In 1872, Lautrec and his mother moved to Paris, where, a decade later, he began to study art formally. It was at that time, in the early 1880s, that he began to frequent Montmartre, where he painted its denizens, many of whom were his acquaintances or intimates. In Young Woman at a Table, Lautrec depicted the artist, circus performer, and artists’ model Suzanne Valadon, who posed numerous times for him, as well as for his artistic hero, Edgar Degas, and other Montmartre artists. This genre painting of a lower-class woman alone at a café table—a subject popular with Montmartre artists—illustrates Lautrec’s early experimental work; rapid brushstrokes demonstrate a preference for a new freedom of handling, as did the work of Vincent van Gogh, who was then living in Montmartre and whose brother Theo, an art dealer in Paris, purchased this painting.
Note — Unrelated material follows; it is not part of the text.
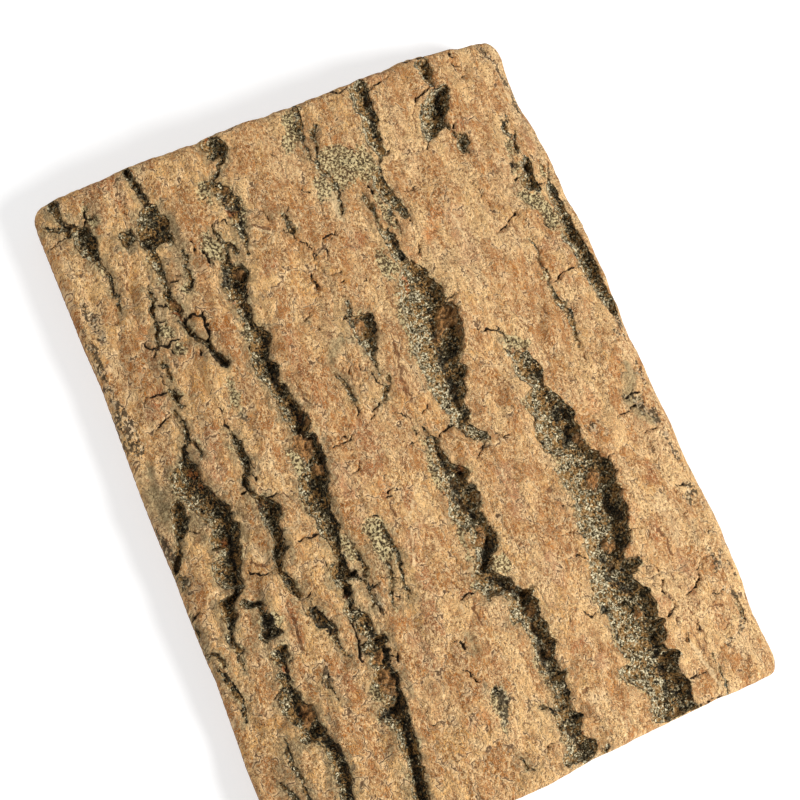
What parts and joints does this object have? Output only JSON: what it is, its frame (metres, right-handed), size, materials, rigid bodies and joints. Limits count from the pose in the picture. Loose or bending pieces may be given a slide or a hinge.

Caf├ęs, cabarets and dance halls

Lautrec was commissioned to create a poster advertising the Moulin Rouge. The artist’s first foray into the art of lithography was a resounding success: one evening in December 1891, three thousand copies of Lautrec’s Moulin Rouge: La Goulue were pasted on the walls around Paris, prompting an outpouring of popular and critical acclaim and turning the young artist into an overnight sensation. Lautrec’s Moulin Rouge poster was far more daring than the comparatively subdued poster by Chéret. The dance hall’s name is repeated three times in an eye-catching design that then draws the viewer’s eye down to the central motif: La Goulue. Born Louise Weber (1870–1929), La Goulue (the greedy one) was a young dancer who turned the cancan into a risqué dance with high kicks and loud shrieks. Seen here with her dance partner Valentin le Désossé (Valentin the Boneless), the provocative La Goulue attracts a sizable audience, rendered by Lautrec in silhouette form. The unusual use of silhouette was influenced by the flat designs of Japanese art then popular among the avant-garde and also by the Chat Noir’s shadow theater productions, in which zinc cutouts were back-lit and their shadows then projected upon a puppet-theaterlike stage. Innovative designs based on silhouettes were perfectly suited for the bold, graphic style of posters and other works of the era.

In addition to providing the subject for Lautrec’s most famous poster, the Moulin Rouge provided the backdrop for some of Lautrec’s most highly regarded paintings, including At the Moulin Rouge.

Critics and the general public alike were struck by the poster’s modern sensibility; it includes bold colors, a variety of lettering styles, and innovative use of silhouettes.


Lautrec and lithography

Lithographs (literally, “stone drawings”) are based on the principle that water and oil repel one another. To create a lithographic print, the artist draws on a hard, flat surface—usually limestone—with an oil-based material such as lithographic crayon, which is then chemically “fixed.” Next, the stone is washed with water, which covers the blank areas but is repelled from the image. The greasy printing ink is rolled over the stone, adhering only to the image, while the ink is repelled by the blank wet areas. Finally, paper is laid on the surface and pressure is applied to create the lithographic print, which is a mirror image of the original drawing. Color lithographs simply repeat this process with multiple stones, each dedicated to a different color.
Lautrec’s first lithograph, Moulin Rouge: La Goulue, used four separate stones and inks: black, yellow, red, and blue. Additional colors were created by the layering of these colors, as may be seen in the purplish tones of the foreground figure, and the greenish hues seen on the floorboards. Lautrec also used the technique known as crachis (spatter), which creates mists of color, similar to the effects of airbrushing. This effect may be achieved by either shaking a brush over a sieve, or by running a knife along the edge of a brush to cause the paint to spray. Lautrec’s poster uses three separate sheets of paper to create an image that is almost two meters high and over a meter wide, dwarfing the size of traditional posters of the period and adding to the advertisement’s bold tones and graphic style.


Le Jockey

This was one of Toulouse-Lautrec's last lithographs. The publisher Pierrefort intended to issue a portfolio with a racing theme, but Toulouse-Lautrec (1864-1901) was suffering acute alcoholic collapse at this time and this was the only print of the set that was completed. Three further works from the proposed series survive, but only one of these approaches a finished state. The Jockey was issued in two editions, first as a monochrome lithograph, and secondly in a colour version with the addition of five new colour stones.
The print expresses the power and pace of the racehorses, rather than the jockeys who are shown from behind with a total lack of expressive detail. Toulouse-Lautrec's facility as a draughtsman is clear, as is his ability to distort and exaggerate in order to create atmosphere and character, by excessive foreshortening of the horses' necks in this lithograph.